Project number: III-43007
JCI specialists are involved in two sub-projects: 8. “Serbia’s water resources as impacted by climate change”, and 9. “Flashflood frequency and degradation of soil and water resources as a result of global changes”. The task of sub-project 8 is to assess the impact of climate change on Serbia’s water resources based on predictions of main future components of the water balance: precipitation, air temperature and evapotranspiration, which will be the outcomes of the study of climate change scenarios under sub-project 1 “Regional integrated geophysical model and climate change scenarios for Serbia”. This means that projects TR-37005 and III-43007 are being implemented in parallel and the outcomes shared interactively. Sub-project 9 basically addresses two main topics: soil and water degradation processes as impacted by global changes, and natural and anthropogenic drivers of flashfloods and potential control.

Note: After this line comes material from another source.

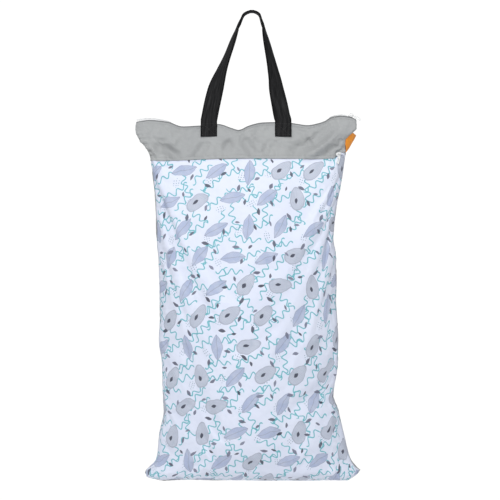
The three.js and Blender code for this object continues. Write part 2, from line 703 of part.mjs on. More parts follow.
// Slider with its bridge, lying along X with its bridge upwards, and its pull
function sliderSolid() {
  const outline = new THREE.Shape();
  outline.moveTo(-sliderLength / 2, -sliderWidth * 0.3);
  outline.lineTo(0, -sliderWidth / 2);
  outline.lineTo(sliderLength / 2, -sliderWidth / 2);
  outline.lineTo(sliderLength / 2, sliderWidth / 2);
  outline.lineTo(0, sliderWidth / 2);
  outline.lineTo(-sliderLength / 2, sliderWidth * 0.3);
  const body = new THREE.ExtrudeGeometry(outline, { depth: sliderHeight, bevelEnabled: false });
  const archEnd = sliderLength / 2;
  const archStart = archEnd - bridgeLength;
  const arch = new THREE.Shape();
  arch.moveTo(archStart, -sliderHeight / 2);
  arch.lineTo(archStart, bridgeHeight - bridgeBar);
  arch.lineTo(archStart + bridgeBar, bridgeHeight);
  arch.lineTo(archEnd - bridgeBar / 2, bridgeHeight);
  arch.lineTo(archEnd, bridgeHeight - bridgeBar / 2);
  arch.lineTo(archEnd, -sliderHeight / 2);
  const gap = new THREE.Path();
  gap.moveTo(archStart + bridgeBar, 0);
  gap.lineTo(archEnd - bridgeBar, 0);
  gap.lineTo(archEnd - bridgeBar, bridgeHeight - bridgeBar);
  gap.lineTo(archStart + bridgeBar, bridgeHeight - bridgeBar);
  arch.holes.push(gap);
  const bridge = new THREE.ExtrudeGeometry(arch, { depth: bridgeThickness, bevelEnabled: false });
  bridge.rotateX(Math.PI / 2);
  bridge.translate(0, bridgeThickness / 2, sliderHeight);
  return fromManifold(toManifold(body).add(toManifold(bridge)));
}

// Ring round the bridge's bar with the tab hanging below it, along -Z, flat towards Y
function pullSolid() {
  const ring = new THREE.TorusGeometry(ringRadius, ringWire, 6, 14);
  ring.rotateY(Math.PI / 2);
  const outline = new THREE.Shape();
  outline.moveTo(-pullWidth / 2, -pullLength);
  outline.lineTo(pullWidth / 2, -pullLength);
  outline.lineTo(pullWidth / 2, -pullWidth * 0.4);
  outline.lineTo(ringWire, 0);
  outline.lineTo(-ringWire, 0);
  outline.lineTo(-pullWidth / 2, -pullWidth * 0.4);
  const slot = new THREE.Path();
  slot.moveTo(-pullSlot / 2, -pullLength * 0.8);
  slot.lineTo(pullSlot / 2, -pullLength * 0.8);
  slot.lineTo(pullSlot / 2, -pullLength * 0.35);
  slot.lineTo(-pullSlot / 2, -pullLength * 0.35);
  outline.holes.push(slot);
  const tab = new THREE.ExtrudeGeometry(outline, { depth: pullThickness, bevelEnabled: false });
  tab.rotateX(Math.PI / 2);
  tab.translate(0, pullThickness / 2, -ringRadius);
  return fromManifold(toManifold(ring).add(toManifold(tab)));
}

function piece(name, geometry, color, roughness, metalness) {
  const mesh = new THREE.Mesh(geometry, new THREE.MeshStandardMaterial({ color, roughness, metalness }));
  mesh.name = name;
  return mesh;
}

// The slider at the mouth's right end, its pull fallen over the ear
function placeTopZip() {
  const step = 0.02;
  const place = (across) => new THREE.Vector3(mouthX(across), swayY(across), mouthZ(across) + zipClearance);
  const direction = place(topSliderAcross + step).sub(place(topSliderAcross - step));
  const group = new THREE.Group();
  group.position.copy(place(topSliderAcross));
  group.rotation.set(0, Math.atan2(-direction.z, direction.x), 0);
  group.add(piece('zip_slider', sliderSolid(), zipWhite, 0.4, 0));
  const pull = piece('zip_pull', pullSolid(), zipWhite, 0.4, 0);
  pull.position.set(sliderLength / 2 - bridgeBar / 2, 0, sliderHeight + bridgeHeight * 0.25);
  pull.rotation.set(0, THREE.MathUtils.degToRad(topPullFall - 90) - group.rotation.y, 0);
  group.add(pull);
  return group;
}

// The pocket's slider on the front, its pull hanging from the bridge
function placePocketZip() {
  const middle = joinPoint(pocketSliderAcross, 0);
  const half = sliderWidth / 2;
  const sideways = frontPoint(middle.x + half, middle.z).sub(frontPoint(middle.x - half, middle.z));
  const downward = frontPoint(middle.x, middle.z - half).sub(frontPoint(middle.x, middle.z + half));
  const normal = new THREE.Vector3().crossVectors(downward, sideways).normalize();
  const level = new THREE.Vector3().crossVectors(upwards, normal).normalize();
  const slider = piece('pocket_slider', sliderSolid(), zipWhite, 0.4, 0);
  const sliderUp = new THREE.Vector3().crossVectors(normal, level);
  slider.quaternion.setFromRotationMatrix(new THREE.Matrix4().makeBasis(level, sliderUp, normal));
  slider.position.copy(middle).addScaledVector(normal, zipClearance);
  slider.updateMatrix();
  const pull = piece('pocket_pull', pullSolid(), zipWhite, 0.4, 0);
  const inward = new THREE.Vector3().crossVectors(upwards, level);
  pull.quaternion.setFromRotationMatrix(new THREE.Matrix4().makeBasis(level, inward, upwards));
  pull.rotateY(THREE.MathUtils.degToRad(pocketPullTilt));
  const barHeight = sliderHeight + bridgeHeight - bridgeBar / 2;
  const barPlace = new THREE.Vector3((sliderLength - bridgeLength) / 2, 0, barHeight);
  pull.position.copy(barPlace.applyMatrix4(slider.matrix));
  pull.position.z -= ringRadius - ringWire - bridgeThickness / 2 - zipClearance;
  const group = new THREE.Group();
  group.add(slider, pull);
  return group;
}

const bag = new THREE.Group();
bag.add(piece('band_front', bandSolid(), bandGrey, 0.7, 0));
bag.add(piece('panel_front', printSolid(), printWhite, 0.6, 0));
bag.add(piece('panel_back', backSolid(), bandGrey, 0.7, 0));
bag.add(piece('zip_tape_front', tapeSolid(-1), zipWhite, 0.8, 0));
bag.add(piece('zip_tape_back', tapeSolid(1), zipWhite, 0.8, 0));
bag.add(piece('zip_coil', coilSolid(), zipWhite, 0.4, 0));
bag.add(piece('pocket_zip_coil', pocketCoilSolid(), zipWhite, 0.4, 0));
bag.add(piece('pocket_zip_tape', pocketTapeSolid(), zipWhite, 0.8, 0));
bag.add(placeTopZip());
bag.add(placePocketZip());
bag.add(piece('strap', strapSolid(), strapBlack, 0.8, 0));
bag.add(piece('side_tag', tagSolid(), tagOrange, 0.7, 0));

export default bag;
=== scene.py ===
# Hanging cloth wet bag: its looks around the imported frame.
# Metres, +Z up, the front faces -Y. The origin is the underside of the strap at its top.
import math

import bmesh
import bpy
import numpy as np
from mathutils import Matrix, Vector


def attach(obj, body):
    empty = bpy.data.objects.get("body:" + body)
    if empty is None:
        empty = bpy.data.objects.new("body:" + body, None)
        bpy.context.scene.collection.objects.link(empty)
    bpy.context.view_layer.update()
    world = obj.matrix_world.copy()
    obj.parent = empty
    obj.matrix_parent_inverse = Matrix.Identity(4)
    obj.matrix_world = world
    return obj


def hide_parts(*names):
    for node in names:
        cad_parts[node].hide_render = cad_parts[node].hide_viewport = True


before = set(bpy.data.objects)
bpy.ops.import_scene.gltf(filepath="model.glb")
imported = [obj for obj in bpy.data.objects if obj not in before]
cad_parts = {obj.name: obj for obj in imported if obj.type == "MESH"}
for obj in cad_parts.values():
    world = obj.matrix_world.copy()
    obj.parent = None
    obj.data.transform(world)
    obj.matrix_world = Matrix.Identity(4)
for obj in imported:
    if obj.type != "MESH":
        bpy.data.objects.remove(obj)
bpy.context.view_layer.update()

scene = bpy.context.scene

# The camera stands level in front of the bag
cameraPlace = {"away": 3.0, "x": -0.0036, "z": -0.433, "framed": 0.910, "sensor": 0.036}


def makeCamera():
    data = bpy.data.cameras.new("viewCamera")
    data.sensor_width = cameraPlace["sensor"] * 1000
    data.lens = data.sensor_width * cameraPlace["away"] / cameraPlace["framed"]
    camera = bpy.data.objects.new("viewCamera", data)
    camera.location = (cameraPlace["x"], -cameraPlace["away"], cameraPlace["z"])
    camera.rotation_euler = (math.pi / 2, 0, 0)
    scene.collection.objects.link(camera)
    scene.camera = camera


makeCamera()
print("camera placed")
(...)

FUNDAMENTAL RESEARCH PROGRAM
Project number: OI-176016
JCI involvement in this project is related to the study of phenomenological geodynamic models – one-dimensional models of seismic fault movement, to define conditions that lead to earthquakes. The assessment is both analytical (local bifurcation analysis) and numerical (a Runge-Kutta algorithm). The study focuses on physical models of stick-slip movement, in the form of a series of blocks interconnected by springs, whose dynamic properties are described by systems of ordinary differential and delay equations. The outcomes of these models (systems of equations) and their trajectories for certain control parameters of the dynamic system indicate oscillatory, quasi-oscillatory and deterministic chaotic changes, which are interpreted as types of movement analogous to different phases of movements along faults (aseismic and seismic). The distribution of major events in the models (largest movements of all model bocks) can be described by the Gutenberg-Richter law of distribution of the number of events depending on their magnitude M, with a satisfactory degree of statistical accuracy. In this regard, JCI’s task is to determine the conditions under which model dynamics enter the stick-slip phase (seismic movement), through the introduction of new parameters (delay, seismic noise, transient and continuous external excitations) in models comprised of different numbers of blocks N (N=1-100), as well as to determine the distribution of major events (in the entire series of blocks and directly around the modeled hypocenter).